§ What is required
Can the data below be echoed back word for word?

§ Source excerpt
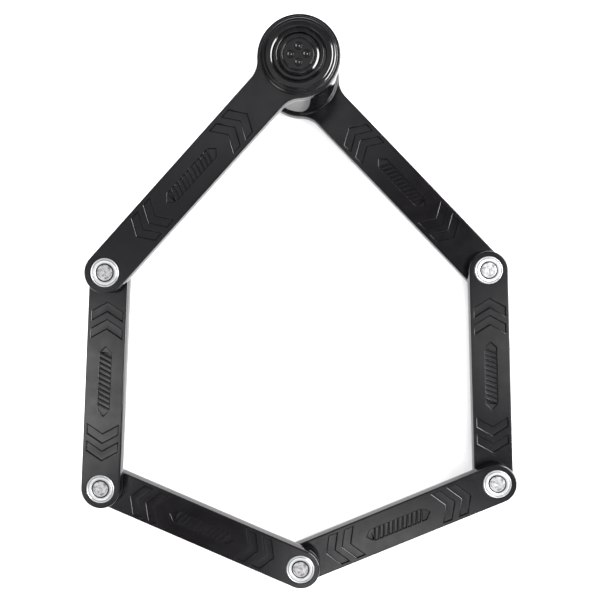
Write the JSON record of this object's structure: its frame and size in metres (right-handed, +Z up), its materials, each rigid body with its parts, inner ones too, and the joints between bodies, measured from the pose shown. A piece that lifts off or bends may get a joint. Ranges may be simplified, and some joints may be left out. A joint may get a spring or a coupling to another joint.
{
  "type": "folding bike lock",
  "caption": "Folding bike lock of flat covered steel links riveted end to end, closed into a loop by a round key lock with a stepped cap.",
  "frame": {"origin": "on the surface the lock lies on, under the middle of its footprint", "axes": "+Z up out of the loop, from the link that lies lowest to the cap; +Y towards the round lock"},
  "size_m": [0.308, 0.3962, 0.0503],
  "materials": {
    "link_cover": "satin charcoal-black moulded cover",
    "steel_bar": "flat hardened steel, oiled",
    "rivet_steel": "rough peened steel",
    "zinc_washer": "bright turned and zinc plated",
    "barrel_gloss": "high-gloss black",
    "cap_satin": "turned satin black",
    "cylinder_brass": "machined brass",
    "hardened_steel": "ground hardened steel"
  },
  "bodies": {
    "lock_body": {"link_1_bar": "steel_bar", "link_1_cover": "link_cover", "rivet_1": "rivet_steel", "front_washer_1": "zinc_washer", "rear_washer_1": "zinc_washer", "spacer_1": "zinc_washer", "barrel_sleeve": "barrel_gloss", "barrel_body": "hardened_steel", "barrel_end_plate": "hardened_steel", "cylinder_case": "cylinder_brass", "rear_trim_ring": "zinc_washer"},
    "link_2": {"link_2_bar": "steel_bar", "link_2_cover": "link_cover", "rivet_2": "rivet_steel", "front_washer_2": "zinc_washer", "rear_washer_2": "zinc_washer", "spacer_2": "zinc_washer"},
    "link_3": {"link_3_bar": "steel_bar", "link_3_cover": "link_cover", "rivet_3": "rivet_steel", "front_washer_3": "zinc_washer", "rear_washer_3": "zinc_washer", "spacer_3": "zinc_washer"},
    "link_4": {"link_4_bar": "steel_bar", "link_4_cover": "link_cover", "rivet_4": "rivet_steel", "front_washer_4": "zinc_washer", "rear_washer_4": "zinc_washer", "spacer_4": "zinc_washer"},
    "link_5": {"link_5_bar": "steel_bar", "link_5_cover": "link_cover", "rivet_5": "rivet_steel", "front_washer_5": "zinc_washer", "rear_washer_5": "zinc_washer", "spacer_5": "zinc_washer"},
    "link_6": {"link_6_bar": "steel_bar", "link_6_cover": "link_cover", "keeper_ring": "hardened_steel", "front_cap": "cap_satin", "cap_insert": "cap_satin", "cap_pin_1": "cap_satin", "cap_pin_2": "cap_satin", "cap_pin_3": "cap_satin", "cap_pin_4": "cap_satin"},
    "key_plug": {"key_plug": "cylinder_brass", "sidebar": "hardened_steel", "cam_driver": "hardened_steel", "lock_disc_1": "hardened_steel", "lock_disc_2": "hardened_steel", "lock_disc_3": "hardened_steel", "lock_disc_4": "hardened_steel", "lock_disc_5": "hardened_steel"},
    "dust_cover": {"dust_cover": "barrel_gloss"},
    "spigot": {"locking_spigot": "hardened_steel"},
    "wedge": {"wedge_pin": "hardened_steel"},
    "ball_1": {"locking_ball_1": "hardened_steel"},
    "ball_2": {"locking_ball_2": "hardened_steel"},
    "ball_3": {"locking_ball_3": "hardened_steel"}
  },
  "joints": [
    {"name": "hinge_1", "type": "hinge", "parent": "lock_body", "child": "link_2", "pos_m": [0.13524, 0.02802, 0.0076], "axis": [0, 0, 1], "range_deg": [-75, 221.8]},
    {"name": "hinge_2", "type": "hinge", "parent": "link_2", "child": "link_3", "pos_m": [0.14002, -0.1239, 0.0156], "axis": [0, 0, 1], "range_deg": [-25, 248.4]},
    {"name": "hinge_3", "type": "hinge", "parent": "link_3", "child": "link_4", "pos_m": [0.00047, -0.18416, 0.0236], "axis": [0, 0, 1], "range_deg": [-134.2, 225.8]},
    {"name": "hinge_4", "type": "hinge", "parent": "link_4", "child": "link_5", "pos_m": [-0.14002, -0.12613, 0.0316], "axis": [0, 0, 1], "range_deg": [-109.6, 250.4]},
    {"name": "hinge_5", "type": "hinge", "parent": "link_5", "child": "link_6", "pos_m": [-0.13259, 0.02569, 0.0396], "axis": [0, 0, 1], "range_deg": [-140.2, 219.8]},
    {"name": "key_turn", "type": "hinge", "parent": "lock_body", "child": "key_plug", "pos_m": [0.00008, 0.16996, 0.0122], "axis": [0, 0, 1], "range_deg": [0, 90]},
    {"name": "dust_cover_turn", "type": "hinge", "parent": "lock_body", "child": "dust_cover", "pos_m": [0.00008, 0.16996, 0.0016], "axis": [0, 0, 1], "range_deg": [0, 90]},
    {"name": "spigot_rise", "type": "slide", "parent": "lock_body", "child": "spigot", "axis": [0, 0, 1], "range_m": [0, 0.0078]},
    {"name": "wedge_rise", "type": "slide", "parent": "spigot", "child": "wedge", "axis": [0, 0, 1], "range_m": [0, 0.0029]},
    {"name": "ball_1_out", "type": "slide", "parent": "spigot", "child": "ball_1", "axis": [0, 1, 0], "range_m": [0, 0.0013]},
    {"name": "ball_2_out", "type": "slide", "parent": "spigot", "child": "ball_2", "axis": [-0.866, -0.5, 0], "range_m": [0, 0.0013]},
    {"name": "ball_3_out", "type": "slide", "parent": "spigot", "child": "ball_3", "axis": [0.866, -0.5, 0], "range_m": [0, 0.0013]}
  ],
  "couplings": [
    {"joint": "key_turn", "follows": "spigot_rise", "rad_per_m": 201.38},
    {"joint": "ball_1_out", "follows": "wedge_rise", "ratio": 0.44828},
    {"joint": "ball_2_out", "follows": "wedge_rise", "ratio": 0.44828},
    {"joint": "ball_3_out", "follows": "wedge_rise", "ratio": 0.44828}
  ]
}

§ Full solution
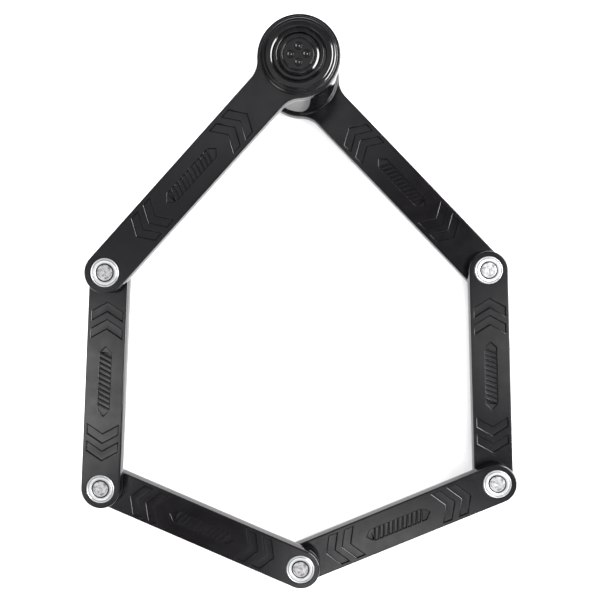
Write the JSON record of this object's structure: its frame and size in metres (right-handed, +Z up), its materials, each rigid body with its parts, inner ones too, and the joints between bodies, measured from the pose shown. A piece that lifts off or bends may get a joint. Ranges may be simplified, and some joints may be left out. A joint may get a spring or a coupling to another joint.
{
  "type": "folding bike lock",
  "caption": "Folding bike lock of flat covered steel links riveted end to end, closed into a loop by a round key lock with a stepped cap.",
  "frame": {"origin": "on the surface the lock lies on, under the middle of its footprint", "axes": "+Z up out of the loop, from the link that lies lowest to the cap; +Y towards the round lock"},
  "size_m": [0.308, 0.3962, 0.0503],
  "materials": {
    "link_cover": "satin charcoal-black moulded cover",
    "steel_bar": "flat hardened steel, oiled",
    "rivet_steel": "rough peened steel",
    "zinc_washer": "bright turned and zinc plated",
    "barrel_gloss": "high-gloss black",
    "cap_satin": "turned satin black",
    "cylinder_brass": "machined brass",
    "hardened_steel": "ground hardened steel"
  },
  "bodies": {
    "lock_body": {"link_1_bar": "steel_bar", "link_1_cover": "link_cover", "rivet_1": "rivet_steel", "front_washer_1": "zinc_washer", "rear_washer_1": "zinc_washer", "spacer_1": "zinc_washer", "barrel_sleeve": "barrel_gloss", "barrel_body": "hardened_steel", "barrel_end_plate": "hardened_steel", "cylinder_case": "cylinder_brass", "rear_trim_ring": "zinc_washer"},
    "link_2": {"link_2_bar": "steel_bar", "link_2_cover": "link_cover", "rivet_2": "rivet_steel", "front_washer_2": "zinc_washer", "rear_washer_2": "zinc_washer", "spacer_2": "zinc_washer"},
    "link_3": {"link_3_bar": "steel_bar", "link_3_cover": "link_cover", "rivet_3": "rivet_steel", "front_washer_3": "zinc_washer", "rear_washer_3": "zinc_washer", "spacer_3": "zinc_washer"},
    "link_4": {"link_4_bar": "steel_bar", "link_4_cover": "link_cover", "rivet_4": "rivet_steel", "front_washer_4": "zinc_washer", "rear_washer_4": "zinc_washer", "spacer_4": "zinc_washer"},
    "link_5": {"link_5_bar": "steel_bar", "link_5_cover": "link_cover", "rivet_5": "rivet_steel", "front_washer_5": "zinc_washer", "rear_washer_5": "zinc_washer", "spacer_5": "zinc_washer"},
    "link_6": {"link_6_bar": "steel_bar", "link_6_cover": "link_cover", "keeper_ring": "hardened_steel", "front_cap": "cap_satin", "cap_insert": "cap_satin", "cap_pin_1": "cap_satin", "cap_pin_2": "cap_satin", "cap_pin_3": "cap_satin", "cap_pin_4": "cap_satin"},
    "key_plug": {"key_plug": "cylinder_brass", "sidebar": "hardened_steel", "cam_driver": "hardened_steel", "lock_disc_1": "hardened_steel", "lock_disc_2": "hardened_steel", "lock_disc_3": "hardened_steel", "lock_disc_4": "hardened_steel", "lock_disc_5": "hardened_steel"},
    "dust_cover": {"dust_cover": "barrel_gloss"},
    "spigot": {"locking_spigot": "hardened_steel"},
    "wedge": {"wedge_pin": "hardened_steel"},
    "ball_1": {"locking_ball_1": "hardened_steel"},
    "ball_2": {"locking_ball_2": "hardened_steel"},
    "ball_3": {"locking_ball_3": "hardened_steel"}
  },
  "joints": [
    {"name": "hinge_1", "type": "hinge", "parent": "lock_body", "child": "link_2", "pos_m": [0.13524, 0.02802, 0.0076], "axis": [0, 0, 1], "range_deg": [-75, 221.8]},
    {"name": "hinge_2", "type": "hinge", "parent": "link_2", "child": "link_3", "pos_m": [0.14002, -0.1239, 0.0156], "axis": [0, 0, 1], "range_deg": [-25, 248.4]},
    {"name": "hinge_3", "type": "hinge", "parent": "link_3", "child": "link_4", "pos_m": [0.00047, -0.18416, 0.0236], "axis": [0, 0, 1], "range_deg": [-134.2, 225.8]},
    {"name": "hinge_4", "type": "hinge", "parent": "link_4", "child": "link_5", "pos_m": [-0.14002, -0.12613, 0.0316], "axis": [0, 0, 1], "range_deg": [-109.6, 250.4]},
    {"name": "hinge_5", "type": "hinge", "parent": "link_5", "child": "link_6", "pos_m": [-0.13259, 0.02569, 0.0396], "axis": [0, 0, 1], "range_deg": [-140.2, 219.8]},
    {"name": "key_turn", "type": "hinge", "parent": "lock_body", "child": "key_plug", "pos_m": [0.00008, 0.16996, 0.0122], "axis": [0, 0, 1], "range_deg": [0, 90]},
    {"name": "dust_cover_turn", "type": "hinge", "parent": "lock_body", "child": "dust_cover", "pos_m": [0.00008, 0.16996, 0.0016], "axis": [0, 0, 1], "range_deg": [0, 90]},
    {"name": "spigot_rise", "type": "slide", "parent": "lock_body", "child": "spigot", "axis": [0, 0, 1], "range_m": [0, 0.0078]},
    {"name": "wedge_rise", "type": "slide", "parent": "spigot", "child": "wedge", "axis": [0, 0, 1], "range_m": [0, 0.0029]},
    {"name": "ball_1_out", "type": "slide", "parent": "spigot", "child": "ball_1", "axis": [0, 1, 0], "range_m": [0, 0.0013]},
    {"name": "ball_2_out", "type": "slide", "parent": "spigot", "child": "ball_2", "axis": [-0.866, -0.5, 0], "range_m": [0, 0.0013]},
    {"name": "ball_3_out", "type": "slide", "parent": "spigot", "child": "ball_3", "axis": [0.866, -0.5, 0], "range_m": [0, 0.0013]}
  ],
  "couplings": [
    {"joint": "key_turn", "follows": "spigot_rise", "rad_per_m": 201.38},
    {"joint": "ball_1_out", "follows": "wedge_rise", "ratio": 0.44828},
    {"joint": "ball_2_out", "follows": "wedge_rise", "ratio": 0.44828},
    {"joint": "ball_3_out", "follows": "wedge_rise", "ratio": 0.44828}
  ]
}